* _INFORMATION PROVIDED_
======

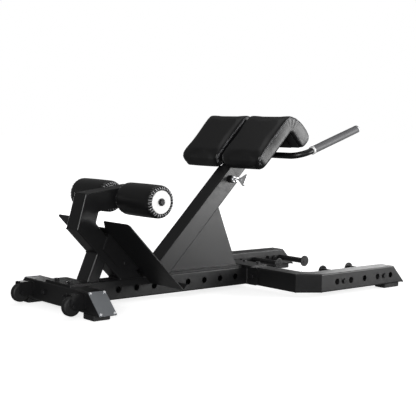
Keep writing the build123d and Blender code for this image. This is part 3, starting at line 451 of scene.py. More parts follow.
# ---------------------------------------------------------------- post coordinates
@dataclass(frozen=True)
class PostLine:
    """The post's axis: distances along it and across it towards the front, in metres."""

    foot_x: float
    foot_z: float

    def point(self, along: float, across: float, y: float = 0.0) -> Vector:
        """Returns the row position of a point given along, across and y."""
        return Vector((self.foot_x + (along + across) * DIAGONAL, y,
                       self.foot_z + (along - across) * DIAGONAL))

    def split(self, point: Vector) -> tuple[float, float]:
        """Returns a row position as its distances along and across."""
        dx, dz = point.x - self.foot_x, point.z - self.foot_z
        return (dx + dz) * DIAGONAL, (dx - dz) * DIAGONAL


def post_line() -> PostLine:
    """Returns the post's axis, read from the upright tube's box."""
    low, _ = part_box("upright_tube")
    return PostLine(low[0] + TUBE * DIAGONAL, low[2])


# ---------------------------------------------------------------- welds
@dataclass
class WeldBeads:
    """Rippled fillet welds where tubes and plates meet, painted with the frame."""

    post: PostLine
    bead: float = 2.6 * MM
    gusset_bead: float = 2.2 * MM
    head_bead: float = 2.0 * MM
    plate_bead: float = 1.8 * MM
    ankle_bead: float = 1.5 * MM
    base_bead: float = 1.3 * MM
    ripple: float = 0.28
    ripple_turn: float = 0.9
    step: float = 1.5 * MM
    lift: float = 0.8 * MM
    proud: float = 0.6 * MM
    gusset_plate: float = 6 * MM
    gusset_half_web: float = 4 * MM
    gusset_rim: float = 34 * MM

    def run(self, soup: MeshSoup, corners: Sequence[Vector], closed: bool = True,
            size: float | None = None) -> None:
        """Adds one bead along straight runs between corners.

        Args:
            soup: the mesh that takes it.
            corners: corners of its path.
            closed: whether it goes all the way round.
            size: its radius, or the usual one.
        """
        radius = size or self.bead
        points = resample([Vector(c) for c in corners], self.step, closed)
        soup.sweep(points,
                   lambda i: radius * (1 + self.ripple * abs(math.sin(i * self.ripple_turn))),
                   7, closed)

    def ring(self, soup: MeshSoup, centre: Vector, axis: Vector, side: Vector, normal: Vector,
             size: float = TUBE, width: float = TUBE, bead: float | None = None) -> None:
        """Adds a bead round a tube where a plane cuts it.

        Args:
            soup: the mesh that takes it.
            centre: a point of the tube's centre line on the plane.
            axis: the tube's direction.
            side: a direction across the tube.
            normal: the plane's normal.
            size: the tube's depth across side.
            width: the tube's width along side.
            bead: the bead's radius, or the usual one.
        """
        axis, side = axis.normalized(), side.normalized()
        other = axis.cross(side)
        round_cut = 1.6 * MM
        corners = []
        for a, b in ((1, 1), (-1, 1), (-1, -1), (1, -1)):
            for da, db in ((0, 1), (1, 0)) if a * b < 0 else ((1, 0), (0, 1)):
                offset = side * a * (width / 2 - da * round_cut)
                offset += other * b * (size / 2 - db * round_cut)
                slide = -offset.dot(normal) / axis.dot(normal)
                corners.append(centre + offset + axis * slide)
        self.run(soup, corners, True, bead)

    def build(self, palette: Palette) -> None:
        """Makes the fixed frame's beads and those of the sliding head.

        Args:
            palette: the finishes.
        """
        soup = MeshSoup()
        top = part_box("upright_tube")[0][2]
        lift = Vector((0, 0, self.lift))
        edge = HALF_TUBE - 1.5 * MM
        for x0, x1 in self.feet_on_rail():
            rectangle = [(x0, -edge, top), (x1, -edge, top), (x1, edge, top), (x0, edge, top)]
            self.run(soup, [Vector(p) + lift for p in rectangle])
        self.gusset_beads(soup)
        self.ankle_rings(soup)
        self.base_rings(soup)
        rail_low, rail_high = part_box("main_rail")
        for x in (rail_low[0] + self.proud, rail_high[0] - self.proud):
            for side in SIDES.values():
                y = side * HALF_TUBE
                path = [Vector((x, y, rail_high[2])), Vector((x, y, rail_low[2] + 2 * MM))]
                self.run(soup, path, False)
        piece = soup.piece("frame_welds")
        palette.dress(piece, "frame", "frame_black")

        head = MeshSoup()
        for side in SIDES.values():
            y = side * HALF_INNER_POST
            path = [self.post.point(BRACKET_START, -HALF_INNER_POST, y),
                    self.post.point(POST_END, -HALF_INNER_POST, y),
                    self.post.point(POST_END, HALF_INNER_POST, y)]
            self.run(head, path, False, self.head_bead)
        piece = head.piece("head_welds")
        palette.dress(piece, "pad_carriage", "frame_black")
        LOG.info("welds done")

    def feet_on_rail(self) -> list[tuple[float, float]]:
        """Returns the x spans of the tube feet that stand on the rail."""
        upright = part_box("upright_tube")[0][0]
        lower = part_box("ankle_arm_lower")[1][0]
        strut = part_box("ankle_strut")[0][0]
        long_cut = TUBE / DIAGONAL
        strut_cut = ANKLE.strut_depth / math.sin(ANKLE.strut_lean)
        return [(upright, upright + long_cut), (lower - long_cut, lower), (strut, strut + strut_cut)]

    def gusset_beads(self, soup: MeshSoup) -> None:
        """Adds the beads along the gusset's two edges and round its base plate.

        Args:
            soup: the mesh that takes them.
        """
        low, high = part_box("upright_gusset")
        plate_top = low[2] + self.gusset_plate
        rise = high[2] - plate_top
        start = low[0] + 5 * MM
        for side in SIDES.values():
            y = side * (self.gusset_half_web + self.proud)
            along_plate = [(start, plate_top), (high[0] - 9 * MM, plate_top)]
            along_tube = [(start + 2 * MM, plate_top),
                          (start + rise - 2 * MM, plate_top + rise - 4 * MM)]
            for path in (along_plate, along_tube):
                self.run(soup, [Vector((x, y, z)) for x, z in path], False, self.gusset_bead)
        rim, inset = self.gusset_rim, 2 * MM
        corners = [(low[0] + inset, -rim), (high[0] - inset, -rim), (high[0] - inset, rim),
                   (low[0] + inset, rim)]
        path = [Vector((x, y, low[2] + self.lift)) for x, y in corners]
        self.run(soup, path, True, self.plate_bead)

    def ankle_rings(self, soup: MeshSoup) -> None:
        """Adds the beads round the ankle arm's two mitres and the strut's head.

        Args:
            soup: the mesh that takes them.
        """
        side = Vector((0, 1, 0))
        rear = Vector((ANKLE.corner[0], 0, ANKLE.corner[1]))
        top = Vector((ANKLE.top[0], 0, ANKLE.top[1]))
        low_dir = Vector((-DIAGONAL, 0, DIAGONAL))
        mid_dir = (top - rear).normalized()
        up_dir = Vector((math.cos(ANKLE.rise), 0, math.sin(ANKLE.rise)))
        for point, first, second in ((rear, low_dir, mid_dir), (top, mid_dir, up_dir)):
            normal = (first + second).normalized()
            inset = Vector((first.z, 0, -first.x)) * HALF_TUBE
            slide = -inset.dot(normal) / first.dot(normal)
            self.ring(soup, point + inset + first * slide, first, side, normal,
                      bead=self.ankle_bead)
        lean = Vector((math.cos(ANKLE.strut_lean), 0, math.sin(ANKLE.strut_lean)))
        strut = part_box("ankle_strut")[0]
        across = Vector((lean.z, 0, -lean.x)) * ANKLE.strut_depth / 2
        start = Vector((strut[0], 0, strut[2])) + across
        normal = Vector((DIAGONAL, 0, DIAGONAL))
        reach = (rear - start).dot(normal) / lean.dot(normal)
        self.ring(soup, start + lean * reach, lean, side, normal, ANKLE.strut_depth, TUBE,
                  self.gusset_bead)

    def base_rings(self, soup: MeshSoup) -> None:
        """Adds the ground beads round the U base's four mitres.

        Args:
            soup: the mesh that takes them.
        """
        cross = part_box("base_cross_tube")
        middle = (cross[0][2] + cross[1][2]) / 2
        for side in SIDES.values():
            first = Vector((cross[0][0], side * CORNER_START_Y, middle))
            second = Vector((cross[0][0] + CORNER_LENGTH, side * BASE_HALF_WIDTH, middle))
            runs = (Vector((0, side, 0)), (second - first).normalized(), Vector((1, 0, 0)))
            for point, a, b in ((first, runs[0], runs[1]), (second, runs[1], runs[2])):
                normal = (a + b).normalized()
                inward = Vector((0, 0, 1)).cross(a) * -side * HALF_TUBE
                slide = -inward.dot(normal) / a.dot(normal)
                self.ring(soup, point + inward + a * slide, a, Vector((0, 0, 1)), normal,
                          bead=self.base_bead)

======

* _SHORT PROBLEM_
Using the material above, quote the first line and each line after it, stopping at and including the line that holds "self.foot_z + (along".

* _WRITTEN SOLUTION_
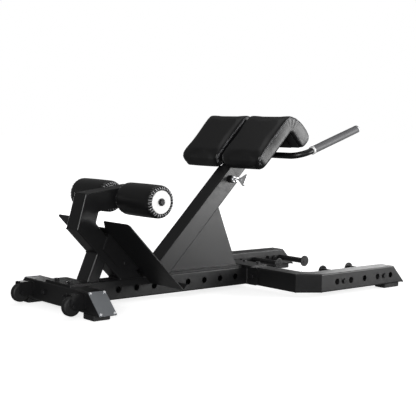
Keep writing the build123d and Blender code for this image. This is part 3, starting at line 451 of scene.py. More parts follow.
# ---------------------------------------------------------------- post coordinates
@dataclass(frozen=True)
class PostLine:
    """The post's axis: distances along it and across it towards the front, in metres."""

    foot_x: float
    foot_z: float

    def point(self, along: float, across: float, y: float = 0.0) -> Vector:
        """Returns the row position of a point given along, across and y."""
        return Vector((self.foot_x + (along + across) * DIAGONAL, y,
                       self.foot_z + (along - across) * DIAGONAL))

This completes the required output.